Tuesday 27 February 2018

Porto

I have really been on the fence over whether or not I should write a review for Porto.  I had screened it earlier this month at the Parkway theater in Baltimore, MD.  This is Gabe Klinger's 2017 film about the emotional aftermath of a powerful one night stand, set in Porto, Portugal.

Porto, a film in three parts focuses on the one night stand between Jake, a jack of all trades, master of none type of person, and Mati, a budding grad student studying in Porto, the city where Jake just happens to be living and working at the time being.  Jake is the relateable character for me, as he has no real set directions in life, or any real semblance of what direction he wants to take work wise.  He works merely for the sake of needing to live.  He's a groundskeeper of sorts at an archeology site, where one of Mati's classes visits one afternoon by chance.  They eye each other, but nothing amounts. They then see each other at the same train station, and then happen to meet in the same cafe.

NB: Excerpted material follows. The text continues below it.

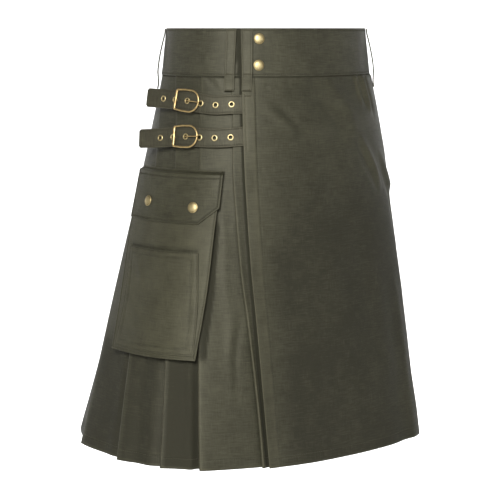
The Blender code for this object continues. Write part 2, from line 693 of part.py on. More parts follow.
def flat_strap(length, holes):
    """Strap laid flat along +X, its tail's corners cut, with a round hole at each eyelet."""
    bm = bmesh.new()
    steps = max(int(length / (11 * MM)), 2)
    xs = list(np.linspace(0, length - TAIL_CUT, steps)) + [length]
    half = STRAP_WIDTH / 2
    rings = []
    for x in xs:
        wide = half if x < length else half - TAIL_CUT
        corners = ((wide, 1), (-wide, 1), (-wide, -1), (wide, -1))
        rings.append([bm.verts.new((x, y, z * STRAP_CLOTH / 2)) for y, z in corners])
    for here, there in zip(rings, rings[1:]):
        for i in range(4):
            bm.faces.new((here[i], here[(i + 1) % 4], there[(i + 1) % 4], there[i]))
    bm.faces.new(rings[0])
    bm.faces.new(rings[-1])
    bmesh.ops.recalc_face_normals(bm, faces=bm.faces)
    mesh = bpy.data.meshes.new("flat_strap")
    bm.to_mesh(mesh)
    bm.free()
    strap = bpy.data.objects.new("flat_strap", mesh)
    bpy.context.collection.objects.link(strap)
    cutters = []
    for x in holes:
        hole = turned_mesh(((0, -5 * MM), (EYELET_BARREL + SEAM, -5 * MM), (EYELET_BARREL + SEAM, 5 * MM),
                            (0, 5 * MM)), EYELET_SIDES)
        bmesh.ops.translate(hole, vec=(x, 0, 0), verts=hole.verts)
        bmesh.ops.recalc_face_normals(hole, faces=hole.faces)
        cutter_mesh = bpy.data.meshes.new("strap_hole")
        hole.to_mesh(cutter_mesh)
        hole.free()
        cutter = bpy.data.objects.new("strap_hole", cutter_mesh)
        bpy.context.collection.objects.link(cutter)
        cut = strap.modifiers.new("hole", "BOOLEAN")
        cut.object = cutter
        cut.operation = "DIFFERENCE"
        cut.solver = "EXACT"
        cutters.append(cutter)
    drawn = strap.evaluated_get(bpy.context.evaluated_depsgraph_get())
    result = bmesh.new()
    result.from_mesh(drawn.to_mesh())
    for spare in cutters + [strap]:
        bpy.data.objects.remove(spare, do_unlink=True)
    bmesh.ops.triangulate(result, faces=result.faces)
    return result


def make_strap(name):
    """Strap with its eyelets, bent along its run."""
    path = STRAPS[name]
    holes = eyelet_places(name)
    bm = flat_strap(path.length, holes)
    for vert in bm.verts:
        here, out, along, up = path.axes(vert.co.x)
        vert.co = here + up * vert.co.y + out * vert.co.z
    add_object(f"strap_{name}", bm, "strap_canvas")
    face, back = STRAP_CLOTH / 2 + SEAM, -STRAP_CLOTH / 2 - SEAM
    profile = ((EYELET_HOLE, face + EYELET_RIM), (EYELET_RADIUS, face + EYELET_RIM * 0.6),
               (EYELET_RADIUS, face), (EYELET_BARREL, face), (EYELET_BARREL, back),
               (EYELET_RADIUS - 0.4 * MM, back),
               (EYELET_RADIUS - 0.4 * MM, back - EYELET_WASHER), (EYELET_HOLE, back - EYELET_WASHER))
    for number, length in enumerate(holes, start=1):
        eyelet = turned_mesh(profile, EYELET_SIDES)
        set_on(eyelet, path.axes(length))
        add_object(f"eyelet_{name}_{number}", eyelet, "antique_brass", crease=30)


def buckle_outline(inside):
    """Outline of the frame in its own plane: along the strap, and up, going round from the back bar."""
    half = BUCKLE_INSIDE / 2 + (0 if inside else BUCKLE_WIRE)
    back = BUCKLE_BACK + BUCKLE_BACK_BAR / 2 * (-1 if inside else 1)
    wire = BUCKLE_WIRE if inside else 0
    corner = BUCKLE_CORNER - wire
    middle_x = -(BUCKLE_FRONT - wire - corner)
    middle_y = half - corner
    outline = [(back, half), (back, -half)]
    turns = [math.radians(90 * k / 4) for k in range(5)]
    outline += [(middle_x - corner * math.sin(t), -middle_y - corner * math.cos(t)) for t in turns]
    outline += [(middle_x - corner * math.cos(t), middle_y + corner * math.sin(t)) for t in turns]
    return outline


def ring_mesh(outside, inside, low, high):
    """Flat ring between two outlines of one count, from one height to another."""
    bm = bmesh.new()
    loops = [(outside, low), (outside, high), (inside, high), (inside, low)]
    rings = [[bm.verts.new((x, y, height)) for x, y in outline] for outline, height in loops]
    count = len(outside)
    for one, other in zip(rings, rings[1:] + rings[:1]):
        for k in range(count):
            bm.faces.new((one[k], one[(k + 1) % count], other[(k + 1) % count], other[k]))
    bmesh.ops.recalc_face_normals(bm, faces=bm.faces)
    return bm


def bar_mesh():
    """Bar that dips from one long side of the frame, under the strap, to the other."""
    leg = BUCKLE_INSIDE / 2 + BUCKLE_WIRE / 2
    half = BUCKLE_WIRE / 2 - 0.05 * MM
    foot = -BAR_DROP - BUCKLE_LIFT
    profile = [(leg + half, 0.5 * MM), (leg + half, foot - BAR_THICK / 2),
               (-leg - half, foot - BAR_THICK / 2), (-leg - half, 0.5 * MM),
               (-leg + half, 0.5 * MM), (-leg + half, foot + BAR_THICK / 2),
               (leg - half, foot + BAR_THICK / 2), (leg - half, 0.5 * MM)]
    bm = bmesh.new()
    sides = [[bm.verts.new((x, y, z)) for y, z in profile] for x in (-BAR_THICK / 2, BAR_THICK / 2)]
    count = len(profile)
    for k in range(count):
        bm.faces.new((sides[0][k], sides[0][(k + 1) % count], sides[1][(k + 1) % count], sides[1][k]))
    for side in sides:
        bm.faces.new(side)
    bmesh.ops.recalc_face_normals(bm, faces=bm.faces)
    return bm


def joined(first, second):
    """One mesh that is the union of two, worked out with an exact Boolean."""
    objects = []
    for bm in (first, second):
        mesh = bpy.data.meshes.new("joined")
        bm.to_mesh(mesh)
        bm.free()
        made = bpy.data.objects.new("joined", mesh)
        bpy.context.collection.objects.link(made)
        objects.append(made)
    union = objects[0].modifiers.new("union", "BOOLEAN")
    union.object = objects[1]
    union.operation = "UNION"
    union.solver = "EXACT"
    result = bmesh.new()
    result.from_mesh(objects[0].evaluated_get(bpy.context.evaluated_depsgraph_get()).to_mesh())
    for spare in objects:
        bpy.data.objects.remove(spare, do_unlink=True)
    return result


def prong_mesh():
    """Round rod along the prong's side view, square to the strap's width."""
    bm = bmesh.new()
    spots = [Vector((x * MM, 0, z * MM)) for x, z in PRONG_RUN]
    sides = 8
    rings = []
    for k, spot in enumerate(spots):
        ahead = (spots[min(k + 1, len(spots) - 1)] - spots[max(k - 1, 0)]).normalized()
        wide = Vector((0, 1, 0))
        high = ahead.cross(wide)
        turns = [2 * math.pi * j / sides for j in range(sides)]
        arms = [(wide * math.cos(t) + high * math.sin(t)) * PRONG_RADIUS for t in turns]
        rings.append([bm.verts.new(spot + arm) for arm in arms])
    for here, there in zip(rings, rings[1:]):
        for j in range(sides):
            bm.faces.new((here[j], here[(j + 1) % sides], there[(j + 1) % sides], there[j]))
    bm.faces.new(rings[0])
    bm.faces.new(rings[-1])
    return bm


def make_buckle(name):
    """D-shaped frame round the strap with its bar under it, the prong and the cloth tab behind the bar."""
    path = STRAPS[name]
    bar_at = eyelet_places(name)[BUCKLED_EYELET]
    here, out, along, up = path.axes(bar_at)
    frame = ring_mesh(buckle_outline(False), buckle_outline(True), -BUCKLE_WIRE / 2, BUCKLE_WIRE / 2)
    buckle = joined(frame, bar_mesh())
    set_on(buckle, (here + out * BUCKLE_LIFT, out, along, up))
    add_object(f"buckle_{name}", buckle, "dark_brass", crease=35)
    prong = prong_mesh()
    set_on(prong, (here, out, along, up))
    add_object(f"prong_{name}", prong, "dark_brass", crease=50)
    arc, down = path.arc_and_down(bar_at)
    stand = pleat_face(down) + TAB_CLOTH / 2 / MM
    steps = np.linspace(TAB_START, TAB_LENGTH, 5)
    places = [FORM_BODY.axes(-arc - step, stand, down) for step in steps]
    centres, outs, _, ups = zip(*places)
    tab = strip_mesh(centres, ups, outs, TAB_WIDTH, TAB_CLOTH)
    add_object(f"buckle_tab_{name}", tab, "strap_canvas")


def main():
    clear_scene()
    make_cloth()
    make_belt_loops()
    make_waist_snaps()
    make_pocket()
    for name in STRAPS:
        make_strap(name)
        make_buckle(name)


main()
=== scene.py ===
# %% [markdown]
# # A pleated canvas utility kilt
# The kilt stands open, as it is worn, in thick olive cotton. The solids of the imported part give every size.
# This script dresses them: each cloth piece is made again as a fine, soft shell on the same place, and the
# metal parts get their rolled and rounded shapes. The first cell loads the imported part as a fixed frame.

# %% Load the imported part
import math

import bpy
import numpy as np
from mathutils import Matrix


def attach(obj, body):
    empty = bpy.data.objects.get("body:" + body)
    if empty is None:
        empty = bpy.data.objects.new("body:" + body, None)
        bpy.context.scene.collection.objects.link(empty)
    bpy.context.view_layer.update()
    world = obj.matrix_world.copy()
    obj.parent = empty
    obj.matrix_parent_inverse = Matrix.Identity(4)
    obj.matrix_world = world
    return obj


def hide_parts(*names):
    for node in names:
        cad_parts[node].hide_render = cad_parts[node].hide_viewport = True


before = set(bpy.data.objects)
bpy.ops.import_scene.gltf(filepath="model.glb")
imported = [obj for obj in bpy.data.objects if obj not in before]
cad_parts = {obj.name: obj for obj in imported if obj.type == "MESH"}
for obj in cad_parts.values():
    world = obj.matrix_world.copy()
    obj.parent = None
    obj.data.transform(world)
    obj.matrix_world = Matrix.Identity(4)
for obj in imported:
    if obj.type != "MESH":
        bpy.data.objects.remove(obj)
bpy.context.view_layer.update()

MM = 0.001
print("nodes loaded:", len(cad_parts))

# %% [markdown]
# ## Camera
# A long lens far away keeps the two sides of the kilt nearly parallel. The camera stands level with the top
# of the waistband, looks a little down, and sees the wearer's front and right. Its place could be found by
# trial, but it was worked out from the corners of the hem and the band, so it is written as plain numbers.

# %% Camera
AZIMUTH = math.radians(40)
PITCH = math.radians(7.47)
DISTANCE = 2.46
ASIDE = 0.0244
SENSOR = 36
FOCAL_PIXELS = 1693
camera_data = bpy.data.cameras.new("camera")
camera_data.sensor_width = SENSOR
camera_data.lens = SENSOR * FOCAL_PIXELS / 500
camera = bpy.data.objects.new("camera", camera_data)
camera.location = (-ASIDE * math.cos(AZIMUTH) - DISTANCE * math.sin(AZIMUTH),
                   ASIDE * math.sin(AZIMUTH) - DISTANCE * math.cos(AZIMUTH), 0.033)
camera.rotation_euler = (math.radians(90) - PITCH, 0, -AZIMUTH)
bpy.context.scene.collection.objects.link(camera)
bpy.context.scene.camera = camera
print("lens in mm:", round(camera_data.lens, 1))

# %% [markdown]
# ## Light and floor
# Cloth shows its creases when one light leads, and loses them when light comes from everywhere. So a soft
# lamp stands close to the camera's left, a weak one on its right, and a dim sky only fills the shadows. The
# floor is a wide white dish whose rim curves up, so no horizon line cuts the picture. It has a lamp of its
# own behind the kilt, as in a studio, because white paper has to be far brighter than dark cloth.

# %% Light and floor
def aim(thing, target):
    """Turn an object so that its -Z axis points at a place."""
    away = np.array(target, float) - np.array(thing.location)
    turn = math.atan2(away[1], away[0]) - math.pi / 2
    drop = math.atan2(away[2], math.hypot(away[0], away[1]))
    thing.rotation_euler = (math.pi / 2 + drop, 0, turn)


def soft_lamp(name, place, size, watts, target=(0, 0, -0.25)):
    lamp = bpy.data.lights.new(name, "AREA")
    lamp.shape = "RECTANGLE"
    lamp.size, lamp.size_y = size
    lamp.energy = watts
    made = bpy.data.objects.new(name, lamp)
    made.location = place
    bpy.context.scene.collection.objects.link(made)
    aim(made, target)


soft_lamp("key_lamp", (-2.25, -1.98, 1.0), (0.8, 0.8), 155)
soft_lamp("fill_lamp", (-0.6, -3.0, 0.6), (1.4, 1.4), 10)
soft_lamp("backdrop_lamp", (1.6, 1.9, 1.2), (2.6, 0.6), 180, (2.7, 3.2, -1.1))
sky = bpy.data.worlds.new("sky")
sky.use_nodes = True
sky.node_tree.nodes["Background"].inputs["Color"].default_value = (1.0, 1.0, 1.0, 1)
sky.node_tree.nodes["Background"].inputs["Strength"].default_value = 0.22
bpy.context.scene.world = sky
bpy.context.scene.view_settings.view_transform = "Standard"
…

The movie itself seems to struggle in the budding and fizzle of this relationship.  Mati, a woman of the world, the only thing the two seem to have in common is that at that sheer moment, that the couple didn't want to be tied to anyone, anything, or any one particular place.  While I struggled throughout the film to even pinpoint why Mati would even give this stiff floating log the time of day.  While it's understandable that it seems to be a cliched approach that all beautiful women at one point go slumming, or choose to be someone, even if albeit briefly, that is the complete opposite of what they are.  Despite this, while there are so many sparse scenes while Klinger is desperately trying to achieve the "artsy" ilk, there are scenes that just make it so hard to believe that these people would ever even consider being together.  Mati chooses to continue to speak to him despite an awkward tussle in the street, leading to Jake slapping her.  Why would she then willingly meet up with him, when Jake tries to snake his way back into her life years later.  Then there's the whole Jake being the third wheel when Mati's actual boyfriend shows up a few days after their one night stand and he creepily stalks her and hangs out in her apartment.

There are just so many oddities about this relationship and Klinger tries too hard to have a cliched story where he's also trying to be artistic.  He wants to take on the classic 1920's-1930's European classics, such as Fellini and put a new updated spin while also using the classic film techniques but really falls short.  Klinger bites off far more than he can chew and really not achieve in the 76 minute film.


I give Klinger credit for wanting and utilizing a variety of different types of film.  In this day in age, it's easier and often cheaper to go in the way of digital, but it's refreshing to still have some artists take on the film concept.  The film is shot in three different sections, and is shot in 35 mm, 16 mm and Super 8 mm.  The different types of film was what I felt the only redeeming quality of the film.  The first section is from Jake's point of view.  The second is from Mati's point of view, and then the third section of the triptych approach is how the night in question actually occurs from the outsider view.  While the triptych approach is interesting and ambitious, it's a skill set that a novice film maker should not necessarily tackle unless they have a very good editing team, which Klinger did not.    In addition, in each sections, you have various random scenes in each sections of the Jake and Mati's life.

The screening I had gone to, had a q&a session with Klinger and most viewers esstially ripped the movie to shreds, as there was no real semblence of why these two would ever get together.  It would have been more interesting if we had the final section of the movie, and no dialogue after that, more just music and montages of the night and life after, and the approach would have been far more effective.